» **WORK TO DO**
Print exactly the part opening with the line containing "glass_jar();" and closing with the line containing "imported = [obj", with both of those lines included.

» **PROVIDED DATA**
________________________________________
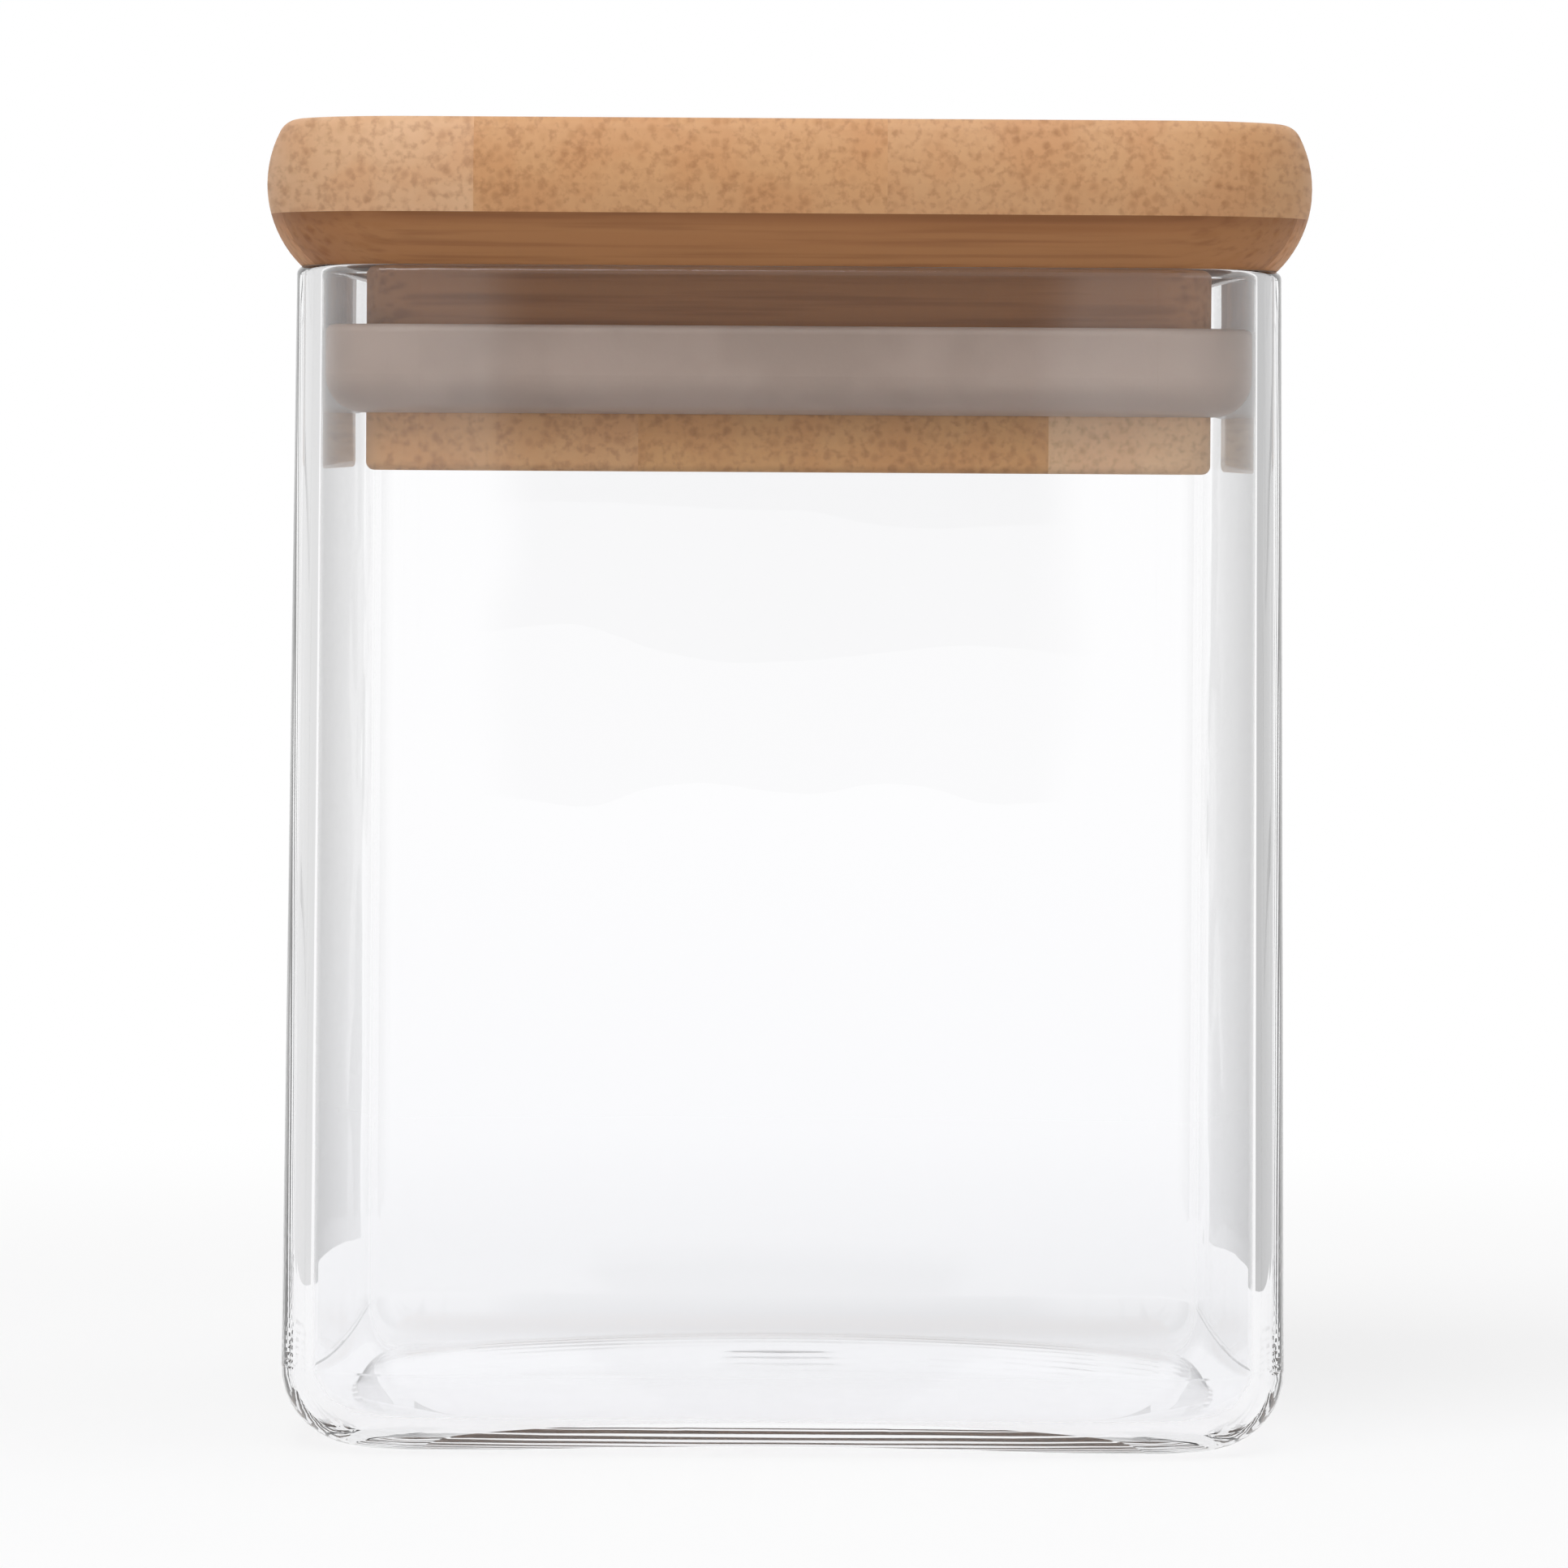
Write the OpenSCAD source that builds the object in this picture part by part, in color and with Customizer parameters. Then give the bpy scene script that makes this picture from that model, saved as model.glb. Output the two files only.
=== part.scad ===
// Square glass spice jar with a bamboo lid and a silicone seal ring.
// Millimetres, +Z up. The origin is the middle of the base, on the surface the jar stands on.

/* [Jar] */
// Outside width of the jar just above its rounded base
jar_w = 60.7; // [50:0.1:90]
// How much each side leans in from there to the rim
jar_taper = 0.65; // [0:0.05:1.2]
// Height of the jar without its lid
jar_h = 71.2; // [50:0.1:140]
// Thickness of the wall just above the base
wall_base = 1.9; // [1.3:0.05:3]
// Thickness of the wall at the rim
wall_rim = 1.5; // [1.3:0.05:3]
// Thickness of the floor
floor_t = 1.9; // [1.2:0.05:4]
// Outside radius of the four upright corners, seen from above
corner_r = 8.3; // [6.5:0.1:14]
// Outside radius where the wall turns into the base
heel_r = 4.8; // [3:0.1:6]
// Inside radius where the wall turns into the floor
cove_r = 2.9; // [1:0.1:4]
// Rounding of the rim's two edges
rim_edge_r = 0.55; // [0.2:0.05:0.6]
// How far the middle of the base is pushed up
base_rise = 1.85; // [0.5:0.05:3]
// Width of the flat foot left at each corner of the base
foot_w = 2.2; // [1:0.1:3]

/* [Lid cap] */
// How far the cap's widest line stands out past the rim on each side
cap_over = 1.8; // [0.5:0.1:5]
// Thickness of the cap
cap_h = 8.8; // [7:0.1:14]
// Height of the cap's widest line above its underside
cap_wide_z = 4.9; // [3:0.1:5.5]
// How far the round side draws in from the widest line to the underside
cap_under_in = 2.05; // [0.5:0.05:2.8]
// How far the round side draws in from the widest line to the top
cap_top_in = 1.2; // [0.3:0.05:2]
// Rounding of the cap's top edge
cap_edge_r = 1.3; // [0.5:0.1:1.8]
// Radius of the cap's corners at its widest line, seen from above
cap_corner_r = 9.5; // [8:0.1:14]

/* [Lid plug] */
// Space between the plug and the glass at the rim, which the seal's lip fills
plug_space = 2.7; // [1.5:0.1:5]
// How deep the plug reaches below the cap
plug_h = 12.3; // [10:0.1:20]
// Radius of the plug's corners, seen from above
plug_corner_r = 3.7; // [2.5:0.1:8]
// Rounding of the plug's bottom edge
plug_edge_r = 0.5; // [0.2:0.1:1]

/* [Bamboo board] */
// Thickness of the board's top layer
top_layer_t = 5.7; // [4:0.1:6.5]
// Thickness of the board's bottom layer
bottom_layer_t = 5.4; // [3:0.1:6.5]
// Width of the strips in the top and bottom layers, which run from front to back
flat_strip_w = 24.6; // [15:0.1:25]
// Width that is left of the top layer's first strip, on the left
top_first_w = 12.7; // [5:0.1:24]
// Width that is left of the bottom layer's first strip, on the left
bottom_first_w = 16.5; // [5:0.1:24]
// Number of strips on edge in the middle layer, which run from left to right
core_count = 11; // [5:1:13]
// How far the middle layer's inner strips reach past the front and back of the plug
core_lap = 0.3; // [0.1:0.05:0.5]

/* [Seal] */
// Height of the seal ring
seal_h = 5.3; // [4:0.1:8]
// Distance from the cap's underside to the top of the ring
seal_drop = 3.55; // [1:0.05:4.5]
// Rounding under the ring's lip
seal_under_r = 2.3; // [0.8:0.1:2.4]
// Rounding of the ring's top edge
seal_top_r = 0.5; // [0.2:0.05:0.8]
// Gap between the ring's lip and the glass
seal_gap = 0.25; // [0.1:0.05:0.5]
// Depth of the groove that holds the ring
groove_d = 1.2; // [0.5:0.1:1.6]
// Height of the groove
groove_h = 3.2; // [2:0.1:3.6]
// Gap between the ring and the plug
seal_fit = 0.05; // [0.02:0.01:0.1]

/* [Hidden] */
$fn = 96;
dome_fn = 1440;
past = 1;
shade_step = 0.05;
least_share = 0.3;

// The jar's upright corners, and the lip of the seal, turn about one line in each corner
jar_centre = jar_w / 2 - corner_r;
rim_r = corner_r - jar_taper;
inner_base_r = corner_r - wall_base;
inner_rim_r = rim_r - wall_rim;
rim_w = jar_w - 2 * jar_taper;
mouth_w = rim_w - 2 * wall_rim;

// The base is pushed up along a sphere that leaves a flat foot at each corner
foot_reach = jar_centre * sqrt(2) + corner_r - heel_r;
arch_reach = foot_reach - foot_w;
arch_r = (arch_reach * arch_reach + base_rise * base_rise) / (2 * base_rise);
arch_z = base_rise - arch_r;

// The cap sits on the rim. Its side is an arc below the widest line, an arc above it, and a small
// round edge that runs on from the upper arc into the flat top.
cap_w = rim_w + 2 * cap_over;
cap_z = jar_h;
lid_top = cap_z + cap_h;
cap_centre = cap_w / 2 - cap_corner_r;
wide_z = cap_z + cap_wide_z;
crown_h = lid_top - wide_z;
under_r = (cap_wide_z * cap_wide_z + cap_under_in * cap_under_in) / (2 * cap_under_in);
crown_r = (crown_h * crown_h + cap_top_in * cap_top_in) / (2 * cap_top_in);
crown_x = cap_corner_r - crown_r;
edge_z = lid_top - cap_edge_r;
edge_x = crown_x + sqrt(pow(crown_r - cap_edge_r, 2) - pow(edge_z - wide_z, 2));
blend_z = wide_z + (edge_z - wide_z) * crown_r / (crown_r - cap_edge_r);

// The plug hangs from the cap inside the mouth
plug_w = mouth_w - 2 * plug_space;
plug_z = cap_z - plug_h;
plug_centre = plug_w / 2 - plug_corner_r;

// The board has three layers. Strips lie flat in the top and bottom ones and stand on edge, crosswise,
// in the middle one, whose first and last strips take what the cap has beyond the plug.
core_top_z = lid_top - top_layer_t;
core_z = plug_z + bottom_layer_t;
core_w = plug_w + 2 * core_lap;
core_t = core_w / (core_count - 2);
top_joint_x = top_first_w - cap_w / 2;
bottom_joint_x = bottom_first_w - plug_w / 2;
top_count = flat_count(cap_w, top_first_w);
bottom_count = flat_count(plug_w, bottom_first_w);

// The seal ring's lip reaches towards the glass, and its tongue fills a groove round the plug
seal_top = cap_z - seal_drop;
seal_z = seal_top - seal_h;
lip_r = inner_rim_r - seal_gap;
groove_z = seal_z + (seal_h - groove_h) / 2;
groove_r = plug_corner_r - groove_d;

TOP_STRIPS = numbered("top_strip_", top_count);
CORE_STRIPS = numbered("core_strip_", core_count);
BOTTOM_STRIPS = numbered("bottom_strip_", bottom_count);

// Number of flat strips across a layer. A rest narrower than least_share of a strip goes to the last one.
function flat_count(w, first_w) = 1 + floor((w - first_w) / flat_strip_w + 1 - least_share);

function numbered(name, count) = [for (i = [1:count]) str(name, i)];

// A quarter of a disc, on the sides of its centre that the signs in side give
module quarter_disc(at, r, side) {
    translate(at) intersection() {
        circle(r);
        translate([min(side[0], 0) * r, min(side[1], 0) * r]) square(r);
    }
}

// Carries a profile round a square with rounded corners. The profile is drawn to the right of the
// upright line that each corner turns about, and centre is that line's distance from the middle.
module round_square(centre) {
    for (quarter = [0:3]) rotate([0, 0, 90 * quarter]) translate([centre, centre, 0]) {
        rotate_extrude(angle = 90) children();
        rotate([90, 0, 0]) linear_extrude(2 * centre) children();
    }
}

// The same, filled in between the corner lines from height z0 to z1
module round_block(centre, z0, z1) {
    round_square(centre) children();
    translate([-centre, -centre, z0]) cube([2 * centre, 2 * centre, z1 - z0]);
}

// Profile of the jar's outside: tapered wall, round heel and round rim edge
module jar_profile() {
    heel_x = corner_r - heel_r;
    rim_x = rim_r - rim_edge_r;
    rim_z = jar_h - rim_edge_r;
    polygon([[0, heel_r], [corner_r, heel_r], [rim_r, rim_z], [rim_x, rim_z], [rim_x, jar_h], [0, jar_h]]);
    square([heel_x, heel_r]);
    quarter_disc([heel_x, heel_r], heel_r, [1, -1]);
    quarter_disc([rim_x, rim_z], rim_edge_r, [1, 1]);
}

// Profile of the jar's inside, opening out over the rim's inner edge
module cavity_profile() {
    cove_x = inner_base_r - cove_r;
    cove_z = floor_t + cove_r;
    flare_x = inner_rim_r + rim_edge_r;
    flare_z = jar_h - rim_edge_r;
    polygon([[0, cove_z], [inner_base_r, cove_z], [inner_rim_r, flare_z], [0, flare_z]]);
    translate([0, floor_t]) square([cove_x, cove_r]);
    quarter_disc([cove_x, cove_z], cove_r, [1, -1]);
    difference() {
        translate([0, flare_z]) square([flare_x, rim_edge_r + past]);
        quarter_disc([flare_x, flare_z], rim_edge_r, [-1, 1]);
    }
}

// The shallow dome under the base, or the one over the floor that stands off from it
module base_dome(stand_off) {
    rotate_extrude() intersection() {
        translate([0, arch_z]) circle(arch_r + stand_off, $fn = dome_fn);
        translate([0, -past]) square([jar_w, base_rise + floor_t + 2 * past]);
    }
}

module glass_jar() {
    color([0.86, 0.9, 0.93, 0.35]) difference() {
        round_block(jar_centre, 0, jar_h) jar_profile();
        difference() {
            round_block(jar_centre, floor_t, jar_h + past) cavity_profile();
            base_dome(floor_t);
        }
        base_dome(0);
    }
}

// Profile of the cap: flat underside, round side, small round edge and flat top
module cap_profile() {
    translate([0, cap_z]) square([min(crown_x, cap_corner_r - under_r), cap_h]);
    intersection() {
        translate([cap_corner_r - under_r, wide_z]) circle(under_r);
        translate([0, cap_z]) square([cap_corner_r, cap_wide_z]);
    }
    intersection() {
        translate([crown_x, wide_z]) circle(crown_r);
        translate([0, wide_z]) square([cap_corner_r, blend_z - wide_z]);
    }
    translate([0, blend_z]) square([edge_x, lid_top - blend_z]);
    translate([edge_x, edge_z]) circle(cap_edge_r);
}

// Profile of the plug, with its bottom edge rounded
module plug_profile() {
    foot_x = plug_corner_r - plug_edge_r;
    foot_z = plug_z + plug_edge_r;
    translate([0, foot_z]) square([plug_corner_r, cap_z - foot_z]);
    translate([0, plug_z]) square([foot_x, plug_edge_r]);
    quarter_disc([foot_x, foot_z], plug_edge_r, [1, -1]);
}

// The whole lid before it is cut into strips: cap, plug and the groove for the seal
module lid_block() {
    round_block(cap_centre, cap_z, lid_top) cap_profile();
    difference() {
        round_block(plug_centre, plug_z, cap_z) plug_profile();
        round_square(plug_centre) translate([groove_r, groove_z]) square([groove_d + past, groove_h]);
    }
}

// The part of the lid that lies between two corners of a box, as bamboo of one shade
module lid_part(low, high, shade) {
    color([0.8, 0.64, 0.44] * (1 - shade)) intersection() {
        lid_block();
        translate(low) cube(high - low);
    }
}

// A strip that lies flat and runs from front to back, counted from the left
module flat_strip(i, count, joint_x, z0, z1, shade) {
    left = i == 1 ? -cap_w : joint_x + (i - 2) * flat_strip_w;
    right = i == count ? cap_w : joint_x + (i - 1) * flat_strip_w;
    lid_part([left, -cap_w, z0], [right, cap_w, z1], shade + shade_step * (i % 2));
}

module top_strip(i) {
    flat_strip(i, top_count, top_joint_x, core_top_z, lid_top + past, 0);
}

module bottom_strip(i) {
    flat_strip(i, bottom_count, bottom_joint_x, plug_z - past, core_z, shade_step);
}

// A strip that stands on edge and runs from left to right, counted from the front
module core_strip(i) {
    front = i == 1 ? -cap_w : (i - 2) * core_t - core_w / 2;
    back = i == core_count ? cap_w : (i - 1) * core_t - core_w / 2;
    lid_part([-cap_w, front, core_z], [cap_w, back, core_top_z], shade_step * (3 + i % 2));
}

// Profile of the lip that reaches towards the glass
module lip_profile() {
    under_x = lip_r - seal_under_r;
    top_x = lip_r - seal_top_r;
    translate([0, seal_z + seal_under_r]) square([lip_r, seal_h - seal_under_r - seal_top_r]);
    translate([0, seal_z]) square([under_x, seal_under_r]);
    translate([0, seal_top - seal_top_r]) square([top_x, seal_top_r]);
    quarter_disc([under_x, seal_z + seal_under_r], seal_under_r, [1, -1]);
    quarter_disc([top_x, seal_top - seal_top_r], seal_top_r, [1, 1]);
}

module seal_ring() {
    hole_r = plug_corner_r + seal_fit;
    tongue_r = groove_r + seal_fit;
    color([0.74, 0.69, 0.67]) {
        difference() {
            round_block(jar_centre, seal_z, seal_top) lip_profile();
            round_block(plug_centre, seal_z - past, seal_top + past)
                translate([0, seal_z - past]) square([hole_r, seal_h + 2 * past]);
        }
        round_square(plug_centre) translate([tongue_r, groove_z + seal_fit])
            square([hole_r - tongue_r, groove_h - 2 * seal_fit]);
    }
}

glass_jar();
seal_ring();
for (i = [1:top_count]) top_strip(i);
for (i = [1:core_count]) core_strip(i);
for (i = [1:bottom_count]) bottom_strip(i);
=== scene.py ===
import math

import bpy
from mathutils import Matrix, Vector


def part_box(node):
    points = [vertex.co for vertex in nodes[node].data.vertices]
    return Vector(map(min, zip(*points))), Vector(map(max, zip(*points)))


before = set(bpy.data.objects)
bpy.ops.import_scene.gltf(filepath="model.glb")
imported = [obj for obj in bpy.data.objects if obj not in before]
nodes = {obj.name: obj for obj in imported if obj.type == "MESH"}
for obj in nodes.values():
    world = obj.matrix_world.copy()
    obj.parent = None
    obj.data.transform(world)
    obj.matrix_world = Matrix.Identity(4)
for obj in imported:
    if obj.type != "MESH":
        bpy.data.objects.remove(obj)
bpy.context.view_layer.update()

print("frame loaded:", len(nodes), "nodes")


# Shader links. Sums and products of links add Math nodes.
class Link:
    def __init__(self, tree, socket=None):
        self.tree = tree
        self.socket = socket

    def node(self, kind, settings=None, inputs=None, out=0):
        made = self.tree.nodes.new("ShaderNode" + kind)
        for name, value in (settings or {}).items():
            setattr(made, name, value)
        for name, value in (inputs or {}).items():
            if isinstance(value, Link):
                self.tree.links.new(value.socket, made.inputs[name])
            else:
                made.inputs[name].default_value = value
        return Link(self.tree, made.outputs[out] if made.outputs else None)

    def maths(self, operation, *values):
        return self.node("Math", {"operation": operation}, dict(enumerate(values)))

    def __add__(self, other):
        return self.maths("ADD", self, other)

    def __rsub__(self, other):
        return self.maths("SUBTRACT", other, self)

    def __mul__(self, other):
        return self.maths("MULTIPLY", self, other)

    __radd__ = __add__
    __rmul__ = __mul__

    def within(self, low, high):  # 0 at low, 1 at high, smooth between
        settings = {"interpolation_type": "SMOOTHSTEP"}
        return self.node("MapRange", settings, {"Value": self, "From Min": low, "From Max": high})

    def noise(self, place, scale, detail):
        return self.node("TexNoise", None, {"Vector": place, "Scale": scale, "Detail": detail})

    def colour(self, factor, first, second):  # Mix's sockets share their names, so they go by number
        return self.node("Mix", {"data_type": "RGBA"}, {0: factor, 6: first, 7: second}, out=2)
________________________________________
» **RESPONSE TO THE EXERCISE**
glass_jar();
seal_ring();
for (i = [1:top_count]) top_strip(i);
for (i = [1:core_count]) core_strip(i);
for (i = [1:bottom_count]) bottom_strip(i);
=== scene.py ===
import math

import bpy
from mathutils import Matrix, Vector


def part_box(node):
    points = [vertex.co for vertex in nodes[node].data.vertices]
    return Vector(map(min, zip(*points))), Vector(map(max, zip(*points)))


before = set(bpy.data.objects)
bpy.ops.import_scene.gltf(filepath="model.glb")
imported = [obj for obj in bpy.data.objects if obj not in before]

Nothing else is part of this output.